Customer service is another cornerstone for growing construction lending. “Service is simple to say, but not so simple to put in place,” says Schott. “Each step along the way is very important to be responsive and attentive in every way.”
He adds that once the loan is closed, the construction loan administration process is extremely important, especially in this environment with supply chain issues. “It is often this level of experience that not only gets us to settlement, but also encourages our clients to recommend us to other real estate developers,” he adds.

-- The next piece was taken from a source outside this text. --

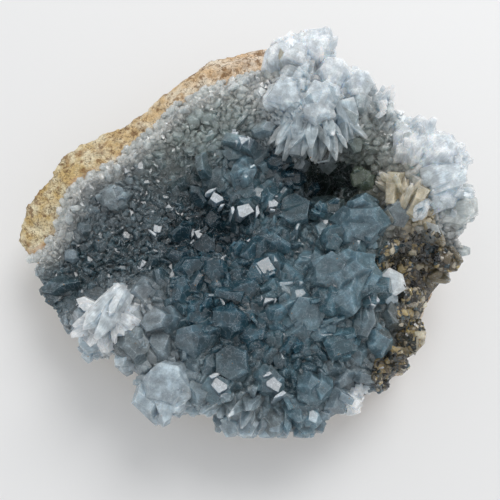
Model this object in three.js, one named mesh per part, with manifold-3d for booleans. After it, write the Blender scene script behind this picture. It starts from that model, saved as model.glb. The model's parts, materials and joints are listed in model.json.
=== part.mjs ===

Industrial space in high demand
Despite rising costs, demand for industrial space has exploded along with growth in e-commerce. Rents for industrial projects in the Midwest that were typically between $3.50 and $4.50 per square foot have jumped to well above $7, notes Jennifer Cooper, senior vice president and commercial real estate lending manager at Bankers Trust in Des Moines, Iowa. In other high-growth markets such as Arizona, rents have surged past $10 per square foot. Strong occupancies and rent growth are fueling building activity, particularly for warehouse, logistics and “last mile” delivery locations.
On the multifamily side, some apartment developers are struggling to make the numbers pencil out due to higher construction and land costs. “The Midwest doesn’t have the massive income gains that the coasts are seeing,” Cooper says. “So, the issue that we’re all running into is that with costs the way they are, the ability for people to be able to pay higher rents to support construction costs is a huge challenge.” For example, some apartment developers in rural Iowa were projecting construction costs as high as $285 per square foot, which contributes to a financing gap. Most of the apartment construction loans Bankers Trust originated last year were out of its Phoenix office for projects in Arizona and southern California.
Beth Mattson-Teig is a writer in Minnesota.